3D code data =
__________________________________________________

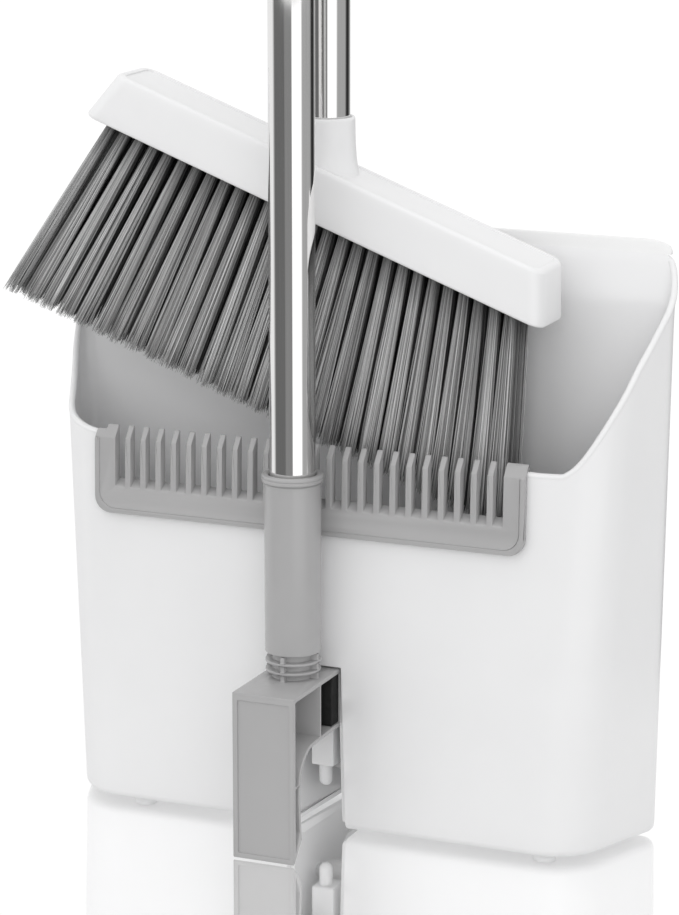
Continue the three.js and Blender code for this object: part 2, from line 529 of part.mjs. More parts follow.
// ---------------------------------------------------------------- broom
function makeBroom() {
  const head = new THREE.Group();
  head.position.set(0, BROOM_Y, HEAD_LOW_Z);
  head.rotation.y = HEAD_TILT;
  const half = HEAD_DEEP / 2;
  const side = [[HEAD_HALF_LOW - 1.4, 0], [HEAD_HALF_LOW, 1.4], [HEAD_HALF_TOP + 1.4, HEAD_HIGH - 3.4],
    [HEAD_HALF_TOP + 0.2, HEAD_HIGH - 1.2], [HEAD_HALF_TOP - 2.6, HEAD_HIGH]];
  // Every step towards the front or back face draws the outline in, so all edges come out round.
  const skins = [0, 30, 60, 90].flatMap((deg) => {
    const inset = HEAD_EDGE_R * (1 - Math.cos(deg * DEG));
    const depth = half - HEAD_EDGE_R + HEAD_EDGE_R * Math.sin(deg * DEG);
    return side.flatMap(([x, z]) => [-1, 1].flatMap((sx) => [-1, 1].map((sy) => [
      sx * (x - inset) - (sx < 0 ? HEAD_LEFT_MORE : 0), sy * depth, inset + z * (1 - (2 * inset) / HEAD_HIGH),
    ])));
  });
  const block = hull(skins);
  const bed = box(-PLATE_HALF - 0.3, PLATE_HALF + 0.3, -11.3, 11.3, -1, 3.3);
  const upright = new THREE.Matrix4().makeRotationY(-HEAD_TILT);
  const stand = (geometry) => solid(geometry.rotateX(Math.PI / 2).applyMatrix4(upright));
  const lathe = (profile) => new THREE.LatheGeometry(profile.map((p) => new THREE.Vector2(...p)), SIDES);
  const socketTop = SOCKET_TOP_Z - HEAD_LOW_Z;
  const socket = stand(lathe([[0, 12], [SOCKET_R + 2.2, 12], [SOCKET_R + 1.6, 22], [SOCKET_R + 0.3, 27],
    [SOCKET_R, 30], [SOCKET_R - 0.2, socketTop - 0.6], [SOCKET_R - 0.8, socketTop], [0, socketTop]]));
  const bore = stand(lathe([[0, SOCKET_FLOOR_Z - HEAD_LOW_Z], [TUBE_R + 0.3, SOCKET_FLOOR_Z - HEAD_LOW_Z],
    [TUBE_R + 0.3, socketTop + 5], [0, socketTop + 5]]));
  put('broom_head', cut(union(block, socket), bed, bore), WHITE, head);
  put('bristle_plate', box(-PLATE_HALF, PLATE_HALF, -11, 11, 0.3, 3), DARK_GREY, head);

  const fan = hull([0, 1].flatMap((end) => [-1, 1].flatMap((sy) => [
    [BRISTLE_ROOT[end], sy * BRISTLE_ROOT_DEEP / 2, -0.1],
    [BRISTLE_TIP[end], sy * BRISTLE_TIP_DEEP / 2, -BRISTLE_LEN],
  ])));
  // The tips that would meet the pan's left side wall are cut back above its sloping rim.
  const intoHead = new THREE.Matrix4().makeRotationY(HEAD_TILT).setPosition(0, BROOM_Y, HEAD_LOW_Z).invert();
  const rimGuard = new ConvexGeometry([
    [-160, 20, 190], [-160, 60, 239], [-108, 20, 190], [-108, 60, 239],
    [-160, 20, 100], [-160, 60, 100], [-108, 20, 100], [-108, 60, 100],
  ].map((p) => new THREE.Vector3(...p)));
  put('broom_bristles', cut(fan, solid(rimGuard.applyMatrix4(intoHead))), BRISTLE, head);
  pieces.add(head);

  const footZ = SOCKET_FLOOR_Z + GAP;
  const [jointA, jointB] = BROOM_JOINTS_Z;
  const y = BROOM_Y;
  put('broom_tube_lower', pipe(TUBE_R, TUBE_BORE_R, footZ, jointA - GAP / 2, 0, y), CHROME);
  put('broom_tube_middle', pipe(TUBE_R, TUBE_BORE_R, jointA + GAP / 2, jointB - GAP / 2, 0, y), CHROME);
  put('broom_tube_upper', pipe(TUBE_R, TUBE_BORE_R, jointB + GAP / 2, BROOM_TUBE_TOP_Z, 0, y), CHROME);
  makeJoint('broom_tube_a', 0, y, jointA);
  makeJoint('broom_tube_b', 0, y, jointB);
  makeGrip('broom', 0, y, BROOM_TUBE_TOP_Z - BROOM_GRIP_LEN + 6, BROOM_GRIP_LEN);
}

makePan();
makeAxle();
makeComb();
makeBracket();
makePanPole();
makeClip();
makeBroom();

pieces.position.set(-ORIGIN_X, -ORIGIN_Y, 0);
const dustpanAndBroom = new THREE.Group();
dustpanAndBroom.add(pieces);

export default dustpanAndBroom;
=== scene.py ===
"""Looks of a long-handled dustpan with its angled broom stored upright in the pan.

Lengths in the classes are millimetres measured from the axis of the pan's own handle tube: X runs along the
pan's front wall, Y towards its back wall and Z up from the floor. Meshes are handed to Blender in metres.
"""

import json
import logging
import math
from dataclasses import dataclass
from enum import Enum
from typing import Sequence

import bmesh
import bpy
import numpy as np
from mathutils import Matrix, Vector


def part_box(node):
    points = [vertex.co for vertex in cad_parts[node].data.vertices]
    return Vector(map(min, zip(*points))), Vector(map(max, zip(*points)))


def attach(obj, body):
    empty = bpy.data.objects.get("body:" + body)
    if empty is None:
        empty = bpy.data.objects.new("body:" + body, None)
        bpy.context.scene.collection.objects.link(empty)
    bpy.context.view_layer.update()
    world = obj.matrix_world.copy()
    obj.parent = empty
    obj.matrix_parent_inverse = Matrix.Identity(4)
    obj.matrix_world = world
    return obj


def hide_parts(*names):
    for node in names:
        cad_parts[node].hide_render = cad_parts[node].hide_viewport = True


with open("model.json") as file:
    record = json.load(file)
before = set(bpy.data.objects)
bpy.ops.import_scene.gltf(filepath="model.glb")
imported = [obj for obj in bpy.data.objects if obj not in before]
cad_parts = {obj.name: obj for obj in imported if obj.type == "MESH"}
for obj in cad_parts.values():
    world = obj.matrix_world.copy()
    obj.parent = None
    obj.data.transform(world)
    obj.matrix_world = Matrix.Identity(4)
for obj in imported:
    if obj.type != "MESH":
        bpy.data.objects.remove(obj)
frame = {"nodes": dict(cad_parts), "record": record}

LOG = logging.getLogger("dustpan")
Array = np.ndarray
MM = 0.001
SEED = 20411


def handle_axis() -> Array:
    """Where the pan's handle stands on the floor, in metres in the row frame.

    Returns:
        Its three coordinates, with zero height.
    """
    lo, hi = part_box("pan_tube_lower")
    return np.array([(lo.x + hi.x) / 2, (lo.y + hi.y) / 2, 0.0])


AXIS = handle_axis()


class Body(Enum):
    """The rigid bodies a piece can ride on."""

    PAN = "pan"
    POLE = "pole"
    BROOM = "broom"


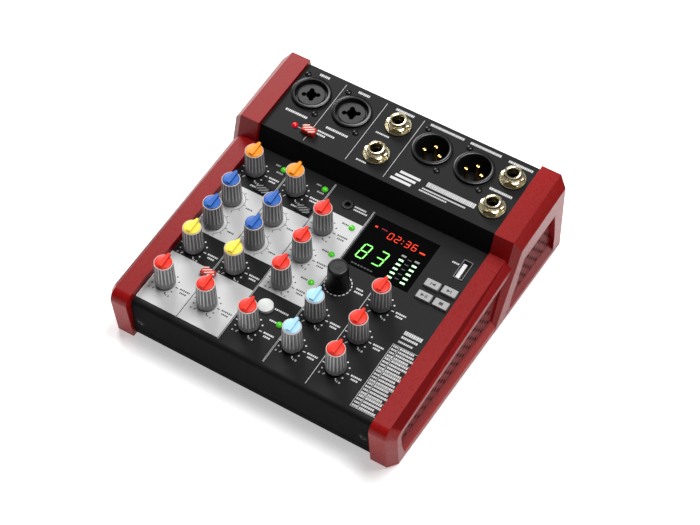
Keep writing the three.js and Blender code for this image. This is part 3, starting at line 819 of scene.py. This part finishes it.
def jack(node, v):
    """A quarter-inch jack: washer, chamfered hex nut and a threaded bushing."""
    x = centre(node, REAR).x
    shape = Shape()
    shape.prism(rounded_box(14.8, 15.2, 0.8), -23, -1.8, 2)
    washer = [(5.0, -1.8), (5.0, 0.3), (7.6, 0.3), (7.85, 0.5), (7.85, 0.95), (7.6, 1.15), (5.0, 1.15)]
    shape.turned(washer, 64)
    nut = [(5.0, 1.1), (6.5, 1.1), (7.1, 1.5), (7.15, 2.0), (7.15, 3.3), (6.8, 3.75), (5.9, 4.0), (5.0, 4.0)]
    shape.turned(nut, 96, 0, radius=hexagon)
    thread = [(5.0, 3.9)]
    for k in range(2):
        z = 4.1 + k * THREAD_PITCH
        thread += [(5.0, z), (5.2, z + 0.3)]
    # the bore's wall and floor are near-black painted shade
    thread += [
        (5.0, 5.4), (5.2, 5.7), (5.15, 6.1), (4.8, 6.35), (3.9, 6.4), (3.6, 6.25), (3.4, 5.9),
        (3.4, 1.5, 1), (3.4, -20, 1), (0, -20, 1),
    ]
    shape.turned(thread, 64)
    shape.bar(-0.6, 0.6, -3.4, -2.5, -10, 4.4, 0)
    obj = shape.object(f"{node}_face", REAR, [BRASS, HOLLOW_SHADE, BLACK], (x, v, 0), 0.0, 30)
    finish_piece(obj, "case", "brass_plate", node)


def cross_screw(name, panel, place, height=0.3):
    """A domed screw with a cross-shaped drive. The place is in the panel's millimetres."""
    shape = Shape()
    dome = [(0, height - 0.25), (SCREW_R, height - 0.25)]
    for k in range(6):
        t = math.radians(15 * k)
        dome.append((SCREW_R * math.cos(t), height + 0.75 * math.sin(t)))
    dome.append((0, height + 0.78))
    shape.turned(dome, 32)
    obj = shape.object(name, panel, [SCREW], place)
    cutter = Shape()
    arm = SCREW_R * 0.62
    for turn in (0, math.pi / 2):
        cutter.bar(-arm, arm, -0.24, 0.24, height + 0.2, height + 2, turn=turn + 0.5)
    drive = cutter.object("drive", panel, [HOLLOW_SHADE], place)
    union_self(drive)
    carve(obj, drive)
    smooth(obj.data, 35)
    finish_piece(obj, "case", "black_plastic")


def xlr_screws():
    for node, x in XLR_PLACES.items():
        for k, (dx, dv) in enumerate(XLR_SCREWS):
            cross_screw(f"{node}_screw_{k + 1}", REAR, (x + dx, XLR_V + dv, 0))


def media_port():
    """An upright port with a steel frame, a pale tongue and four contacts."""
    shape = Shape()
    node = "media_port"
    x = centre(node, FRONT).x
    frame_ring = rounded_box(6.0, 14.0, 0.5)
    inner = rounded_box(4.8, 12.6, 0.4)
    n = len(frame_ring)
    verts = [(a, b, 0.0) for a, b in frame_ring] + [(a, b, 0.38) for a, b in frame_ring]
    verts += [(a, b, 0.38) for a, b in inner] + [(a, b, PORT_FLOOR) for a, b in inner]
    faces = []
    for i in range(n):
        j = (i + 1) % n
        faces.append([i, j, n + j, n + i])
        faces.append([n + i, n + j, 2 * n + j, 2 * n + i])
        faces.append([2 * n + i, 2 * n + j, 3 * n + j, 3 * n + i])
    shape.add(verts, faces, 0)
    # the port's floor is near-black painted shade
    shape.add([(a, b, PORT_FLOOR) for a, b in inner], [list(range(n))], 1)
    shape.bar(-1.9, 0.4, -6.1, 4.6, PORT_FLOOR, -0.5, 2)
    for k in range(4):
        y = -4.4 + k * 2.5
        shape.bar(0.4, 0.52, y - 0.5, y + 0.5, -9.5, -1.2, 3)
    skins = [DULL_STEEL, HOLLOW_SHADE, PALE_TONGUE, GOLD]
    obj = shape.object("media_port_face", FRONT, skins, (x, MEDIA_PORT_U, 0), 0.0, 30)
    finish_piece(obj, "case", "plated_steel", node)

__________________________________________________

EXERCISE GOAL =
Take the listing above and repeat exactly the lines from the one containing "pieces.position.set(-ORIGIN_X, -ORIGIN_Y, 0);" through the one containing "obj.matrix_world = world", both included.

FINAL RESULT =
pieces.position.set(-ORIGIN_X, -ORIGIN_Y, 0);
const dustpanAndBroom = new THREE.Group();
dustpanAndBroom.add(pieces);

export default dustpanAndBroom;
=== scene.py ===
"""Looks of a long-handled dustpan with its angled broom stored upright in the pan.

Lengths in the classes are millimetres measured from the axis of the pan's own handle tube: X runs along the
pan's front wall, Y towards its back wall and Z up from the floor. Meshes are handed to Blender in metres.
"""

import json
import logging
import math
from dataclasses import dataclass
from enum import Enum
from typing import Sequence

import bmesh
import bpy
import numpy as np
from mathutils import Matrix, Vector


def part_box(node):
    points = [vertex.co for vertex in cad_parts[node].data.vertices]
    return Vector(map(min, zip(*points))), Vector(map(max, zip(*points)))


def attach(obj, body):
    empty = bpy.data.objects.get("body:" + body)
    if empty is None:
        empty = bpy.data.objects.new("body:" + body, None)
        bpy.context.scene.collection.objects.link(empty)
    bpy.context.view_layer.update()
    world = obj.matrix_world.copy()
    obj.parent = empty
    obj.matrix_parent_inverse = Matrix.Identity(4)
    obj.matrix_world = world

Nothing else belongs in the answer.